Brexit may leave UK in disarray
It was impossible not to think of the old “Fog over the Channel, Continent isolated” gag when British voters unravelled the decision taken in 1975 to join Europe.
It was impossible not to think of the old “Fog over the Channel, Continent isolated” gag when British voters unravelled the decision taken in 1975 to join Europe. But levity must be tempered with sobriety. The referendum was the end of a dream. The European Union won the Nobel Peace Prize in 2012 as it was seen as an ideal that could one day inspire the evolution of a global federation. That ideal now lies shattered thanks to Boris Johnson — “Boris the Buffoon” as someone called him on TV — the former London mayor and probably Britain’s next Prime Minister.
Some comfort can, however, still be derived from disaster. The Chinese word for “crisis” consists of two ideograms standing for “danger” and “opportunity”. One could discern both in the early hours of Friday as the referendum result was announced. The outcome brought home to watchers that not for nothing is Britain called the Mother of Democracy. Not many governments would entrust a major executive decision to the vicissitudes of the public will and then ensure it is expressed without hindrance. Nor would any other PM I can think of voluntarily step down when the popular decision went against him. David Cameron’s decision to quit ensures his place in history.
Asked about the referendum outcome, Donald Trump, the US Republican presidential contender, who arrived in Britain Thursday, snapped that the British had “taken their country back”. That, too, brought back old memories. The late Enoch Powell, the Conservative politician who became notorious in 1958 for his “rivers of blood” speech on Asian and African immigration, also said “an agreement with the European Economic Community (EU’s predecessor) was totally incompatible with normal parliamentary government”. Asked to explain, he said: “The nation has returned to haunt us.” The perceived threat then was not from Europe as from the Asian and African Commonwealth. Powell, who served in the Army in India during World War II when he learnt Urdu (he insisted on calling me “Mr Rai”), claimed that a constituent in his native Wolverhampton had expressed the fear that “in this country in 15 or 20 years time the black man will have the whip hand over the white man”.
Public reservations on Afro-Asian immigration can’t be ignored. But Powell’s first prediction on the nation has now come true. However, the United Kingdom is not one nation but four. Thursday’s historic vote impacts all of them, both for the principles it invoked and the outcome that might transform the UK constitutionally. For let it not be forgotten that only voters in England and Wales voted to leave the EU. Not so in Scotland and Northern Ireland: 75 per cent Scots and 66 per cent of the Northern Irish wanted to remain in the EU. Murmurs are already heard that having so graciously submitted to the democratic verdict, Mr Cameron, or whoever succeeds him as PM at the Conservative Party conference in October, should not deny the benefits of democracy to the two other components of the UK.

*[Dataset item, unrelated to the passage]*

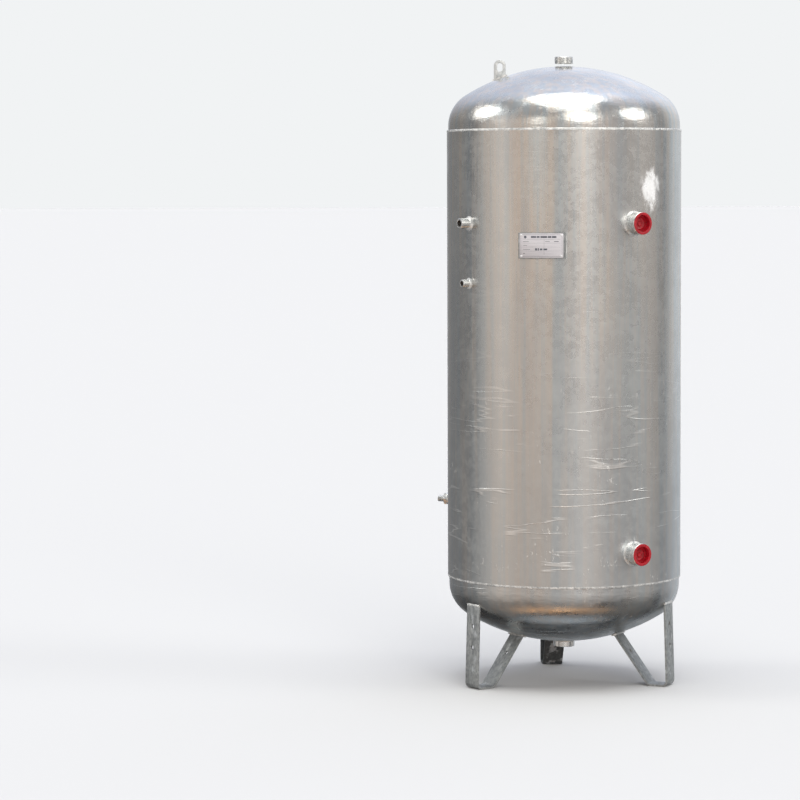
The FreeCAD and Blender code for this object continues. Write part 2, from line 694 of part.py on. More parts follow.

Northern Ireland has a 300-mile land border with the Republic of Ireland, which remains an enthusiastic EU member. If free movement of manpower, goods and services across the border is to come to an end, the border must be sealed and guarded, which will strike all those men and women who regard the Emerald Isle as an indivisible Celtic homeland with horror. The alternative of Northern Ireland as an EU member would be possible only if it is independent of England. That is what Scotland wants. In fact, the referendum has given a fillip to the long-standing demand for Edinburgh to revert to its historic status as a sovereign capital city. That would mean another referendum.
It’s a sad day for Europe too. Membership of the EU is expected to feature in the Spanish, French and Italian elections. Incipient “leave” movements are discernible in several other established EU nations. Even if they don’t go as far as Britain, they are bound to seek to renegotiate their terms of membership as Mr Cameron tried to do in February. It was because his gains were seen as negligible that the PM called the referendum. He was not constitutionally obliged to do so. Having called it, he is not constitutionally bound to abide by the result. He is certainly not required to quit office over the result. It is to Mr Cameron’s great personal credit that he chose to take the high moral road on all these issues.
If the EU link goes, the relationship with the Commonwealth might surge into greater focus. Mr Johnson, who has marital ties with India, has spoken of improving ties with the country. Indo-British trade, now just over $14 billion, is shrinking. India has a very small trade surplus with the EU. The Tatas’ withdrawal means a major reduction of Indian investment. There are fewer Indian immigrants and students. There is scope for enhancement on many fronts although higher Indian migration is bound to raise race hackles.
Nothing will happen for around two years as Mr Cameron won’t immediately start divorce proceedings under Article 50 of the Lisbon Treaty. But all in all, despite his noble moral stand, he may ultimately be remembered for unintentionally causing race strife and for breaking up the United Kingdom. The most effective antidote would be for his successor to negotiate a new agreement with the EU that 17 million “Leave” voters find satisfactory.